## What you have to do
Quote the lines exactly, starting with the line that contains "Describe how this" and ending with the line that contains "List this object's", and leave out all other lines.

== == ==

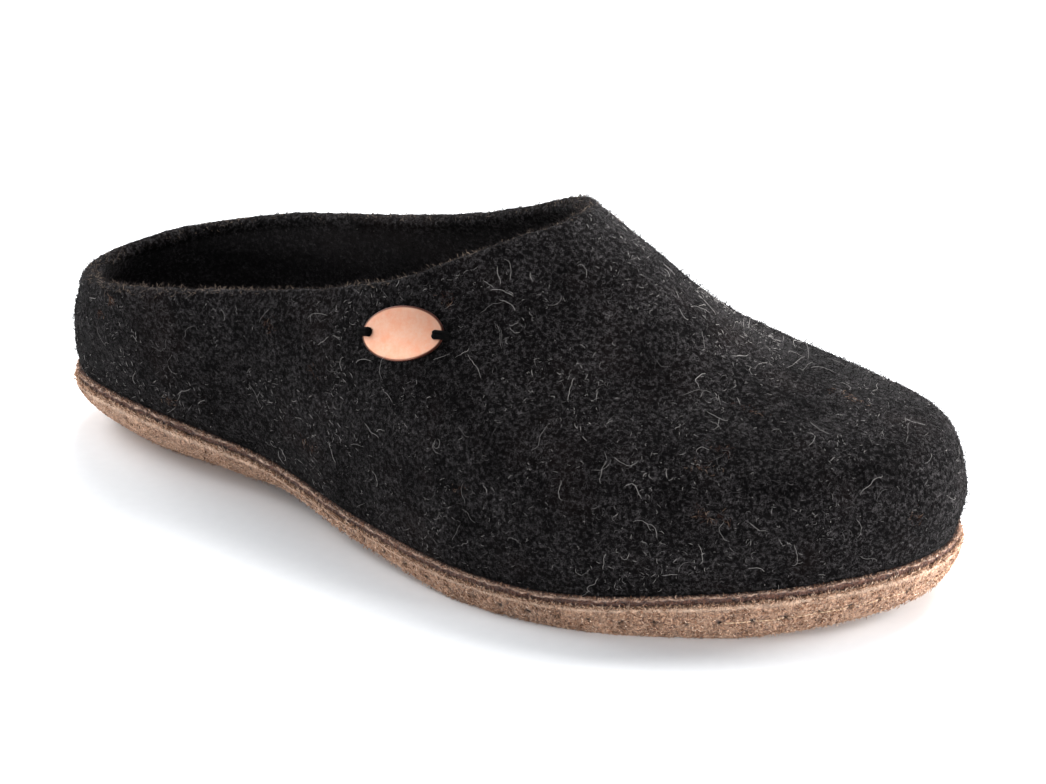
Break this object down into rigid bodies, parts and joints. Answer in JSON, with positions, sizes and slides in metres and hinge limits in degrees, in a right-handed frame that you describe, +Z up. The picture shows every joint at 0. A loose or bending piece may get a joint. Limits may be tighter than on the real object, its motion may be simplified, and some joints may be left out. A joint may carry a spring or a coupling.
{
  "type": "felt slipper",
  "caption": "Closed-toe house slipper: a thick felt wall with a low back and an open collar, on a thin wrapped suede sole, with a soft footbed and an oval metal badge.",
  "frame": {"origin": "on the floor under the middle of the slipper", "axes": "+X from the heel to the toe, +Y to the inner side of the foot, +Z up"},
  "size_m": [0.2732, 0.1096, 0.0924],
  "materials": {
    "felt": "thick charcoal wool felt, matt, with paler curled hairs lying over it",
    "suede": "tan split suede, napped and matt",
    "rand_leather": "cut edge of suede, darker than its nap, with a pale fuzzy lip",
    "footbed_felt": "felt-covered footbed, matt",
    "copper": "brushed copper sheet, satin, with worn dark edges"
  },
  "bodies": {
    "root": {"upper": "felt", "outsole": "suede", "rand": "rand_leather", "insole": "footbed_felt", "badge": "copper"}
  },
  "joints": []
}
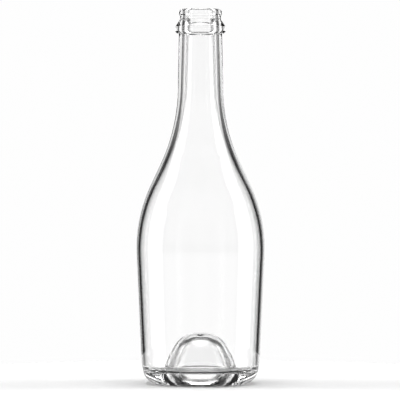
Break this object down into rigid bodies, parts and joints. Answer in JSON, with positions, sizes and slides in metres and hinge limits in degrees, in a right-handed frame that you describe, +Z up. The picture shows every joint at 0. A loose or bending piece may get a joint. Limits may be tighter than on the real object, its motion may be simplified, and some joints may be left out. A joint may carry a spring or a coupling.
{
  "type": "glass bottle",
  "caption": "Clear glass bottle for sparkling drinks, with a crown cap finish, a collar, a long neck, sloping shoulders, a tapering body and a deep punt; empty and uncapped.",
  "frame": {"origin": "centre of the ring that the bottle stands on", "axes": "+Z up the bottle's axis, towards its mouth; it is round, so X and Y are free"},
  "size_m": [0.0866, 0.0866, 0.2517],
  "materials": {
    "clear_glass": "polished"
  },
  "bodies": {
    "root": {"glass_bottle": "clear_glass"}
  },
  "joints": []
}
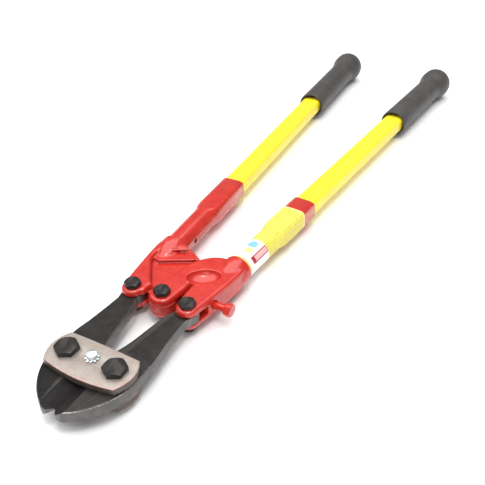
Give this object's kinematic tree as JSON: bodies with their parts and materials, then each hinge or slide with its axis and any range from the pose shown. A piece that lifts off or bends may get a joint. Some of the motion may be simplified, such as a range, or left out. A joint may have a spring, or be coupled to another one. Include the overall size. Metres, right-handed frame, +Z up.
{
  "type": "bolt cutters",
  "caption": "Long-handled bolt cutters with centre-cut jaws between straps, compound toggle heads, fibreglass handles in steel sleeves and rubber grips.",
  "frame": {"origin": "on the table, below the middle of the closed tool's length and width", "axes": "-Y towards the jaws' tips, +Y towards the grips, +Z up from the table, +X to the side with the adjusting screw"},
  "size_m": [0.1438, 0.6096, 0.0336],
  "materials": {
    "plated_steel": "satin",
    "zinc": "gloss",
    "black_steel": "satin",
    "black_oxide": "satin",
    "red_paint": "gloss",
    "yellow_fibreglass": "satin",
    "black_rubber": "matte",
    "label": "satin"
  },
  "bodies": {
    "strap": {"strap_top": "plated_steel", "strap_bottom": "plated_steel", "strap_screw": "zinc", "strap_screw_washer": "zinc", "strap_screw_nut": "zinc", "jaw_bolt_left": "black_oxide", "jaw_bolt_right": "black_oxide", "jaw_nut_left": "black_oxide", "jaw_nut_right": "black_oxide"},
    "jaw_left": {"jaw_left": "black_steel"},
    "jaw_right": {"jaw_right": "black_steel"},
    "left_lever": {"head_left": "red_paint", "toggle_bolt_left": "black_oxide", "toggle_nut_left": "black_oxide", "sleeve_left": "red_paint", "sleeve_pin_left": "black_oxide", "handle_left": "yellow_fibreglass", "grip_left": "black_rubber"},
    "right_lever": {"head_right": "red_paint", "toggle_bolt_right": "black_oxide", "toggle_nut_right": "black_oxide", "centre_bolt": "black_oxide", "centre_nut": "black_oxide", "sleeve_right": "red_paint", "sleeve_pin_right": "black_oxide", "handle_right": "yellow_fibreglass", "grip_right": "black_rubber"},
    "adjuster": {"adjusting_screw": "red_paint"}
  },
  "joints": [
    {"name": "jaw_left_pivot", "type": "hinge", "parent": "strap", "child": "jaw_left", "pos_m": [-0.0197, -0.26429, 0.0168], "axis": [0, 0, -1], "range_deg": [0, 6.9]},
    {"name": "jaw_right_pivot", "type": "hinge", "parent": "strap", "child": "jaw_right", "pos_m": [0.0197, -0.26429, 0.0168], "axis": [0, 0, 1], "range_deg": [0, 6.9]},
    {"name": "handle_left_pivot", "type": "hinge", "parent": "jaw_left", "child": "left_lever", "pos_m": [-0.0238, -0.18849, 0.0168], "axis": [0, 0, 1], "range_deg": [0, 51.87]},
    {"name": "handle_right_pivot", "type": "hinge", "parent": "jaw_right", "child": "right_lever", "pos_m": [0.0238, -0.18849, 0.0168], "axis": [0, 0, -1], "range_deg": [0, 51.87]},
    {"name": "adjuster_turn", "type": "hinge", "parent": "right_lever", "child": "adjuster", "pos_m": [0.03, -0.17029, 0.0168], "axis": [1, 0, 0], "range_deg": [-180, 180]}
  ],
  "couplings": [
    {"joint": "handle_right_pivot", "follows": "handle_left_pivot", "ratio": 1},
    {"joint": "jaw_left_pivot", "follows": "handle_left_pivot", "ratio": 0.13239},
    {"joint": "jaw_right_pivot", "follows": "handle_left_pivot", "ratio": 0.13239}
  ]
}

== == ==

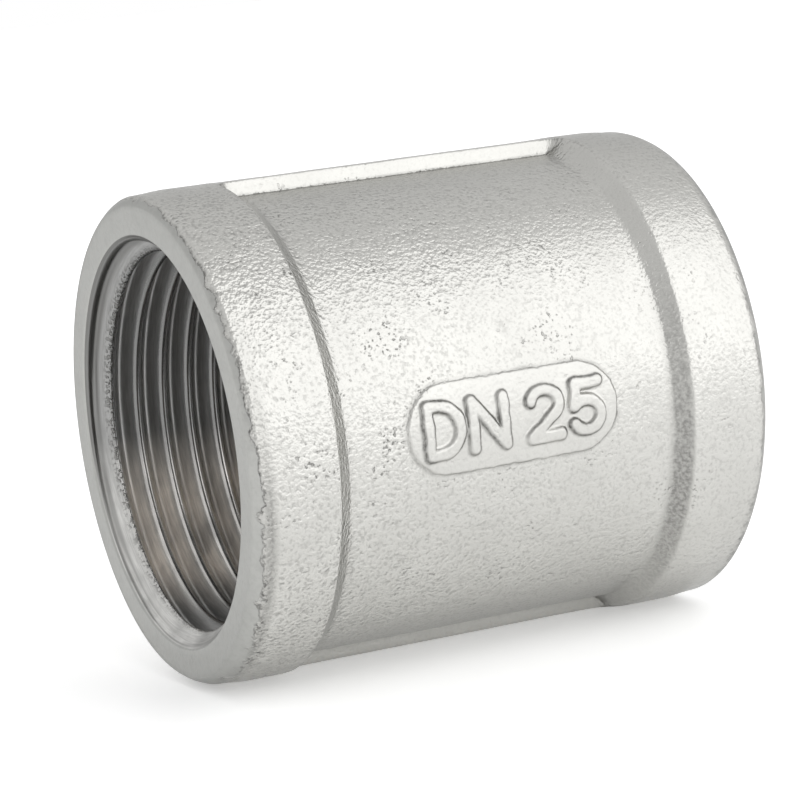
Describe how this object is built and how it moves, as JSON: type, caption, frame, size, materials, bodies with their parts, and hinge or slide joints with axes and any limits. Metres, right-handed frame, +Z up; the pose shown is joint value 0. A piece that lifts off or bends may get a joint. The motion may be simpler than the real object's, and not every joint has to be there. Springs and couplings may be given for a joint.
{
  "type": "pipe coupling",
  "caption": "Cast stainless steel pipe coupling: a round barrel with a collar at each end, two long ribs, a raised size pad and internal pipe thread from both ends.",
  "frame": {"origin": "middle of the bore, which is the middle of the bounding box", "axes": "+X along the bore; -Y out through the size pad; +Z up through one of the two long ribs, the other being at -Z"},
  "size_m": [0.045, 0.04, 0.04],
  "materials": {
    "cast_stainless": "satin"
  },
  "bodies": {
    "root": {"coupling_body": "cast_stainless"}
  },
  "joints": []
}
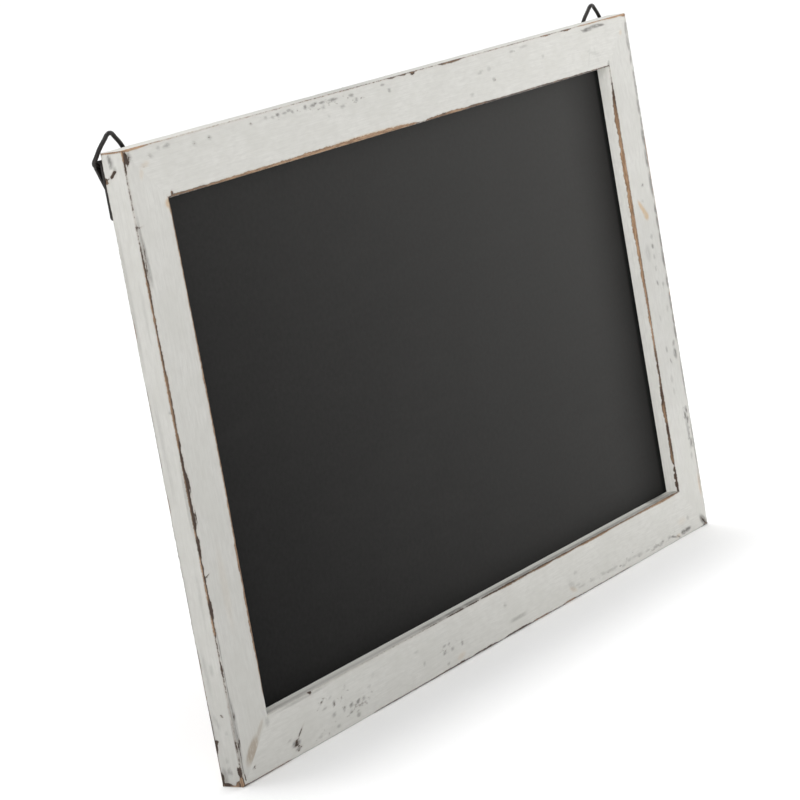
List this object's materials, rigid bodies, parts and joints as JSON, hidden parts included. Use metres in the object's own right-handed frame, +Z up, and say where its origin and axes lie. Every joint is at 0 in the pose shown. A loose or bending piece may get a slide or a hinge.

== == ==

## Result
Describe how this object is built and how it moves, as JSON: type, caption, frame, size, materials, bodies with their parts, and hinge or slide joints with axes and any limits. Metres, right-handed frame, +Z up; the pose shown is joint value 0. A piece that lifts off or bends may get a joint. The motion may be simpler than the real object's, and not every joint has to be there. Springs and couplings may be given for a joint.
{
  "type": "pipe coupling",
  "caption": "Cast stainless steel pipe coupling: a round barrel with a collar at each end, two long ribs, a raised size pad and internal pipe thread from both ends.",
  "frame": {"origin": "middle of the bore, which is the middle of the bounding box", "axes": "+X along the bore; -Y out through the size pad; +Z up through one of the two long ribs, the other being at -Z"},
  "size_m": [0.045, 0.04, 0.04],
  "materials": {
    "cast_stainless": "satin"
  },
  "bodies": {
    "root": {"coupling_body": "cast_stainless"}
  },
  "joints": []
}
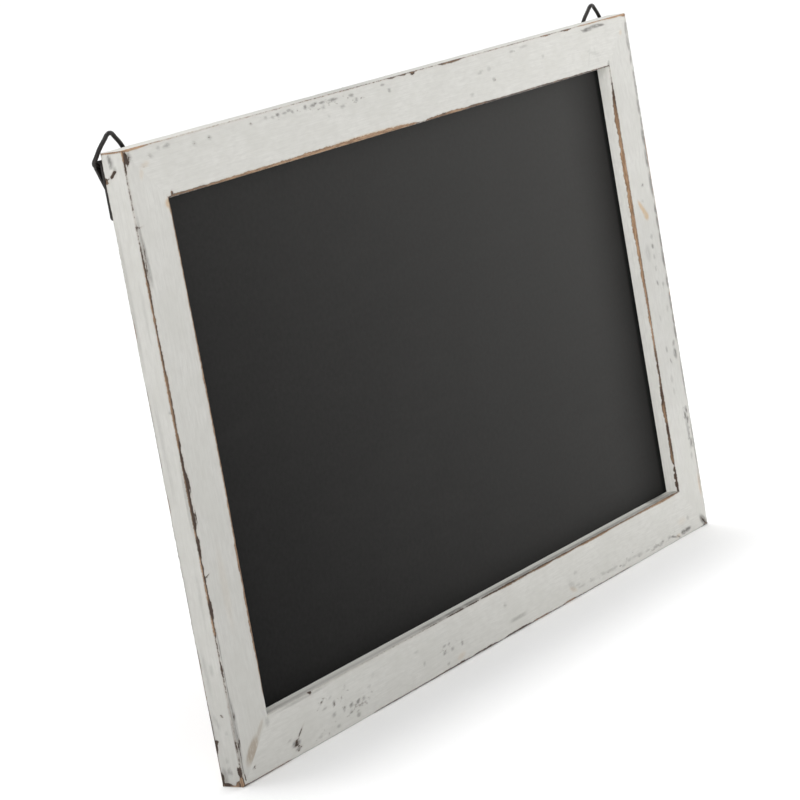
List this object's materials, rigid bodies, parts and joints as JSON, hidden parts included. Use metres in the object's own right-handed frame, +Z up, and say where its origin and axes lie. Every joint is at 0 in the pose shown. A loose or bending piece may get a slide or a hinge.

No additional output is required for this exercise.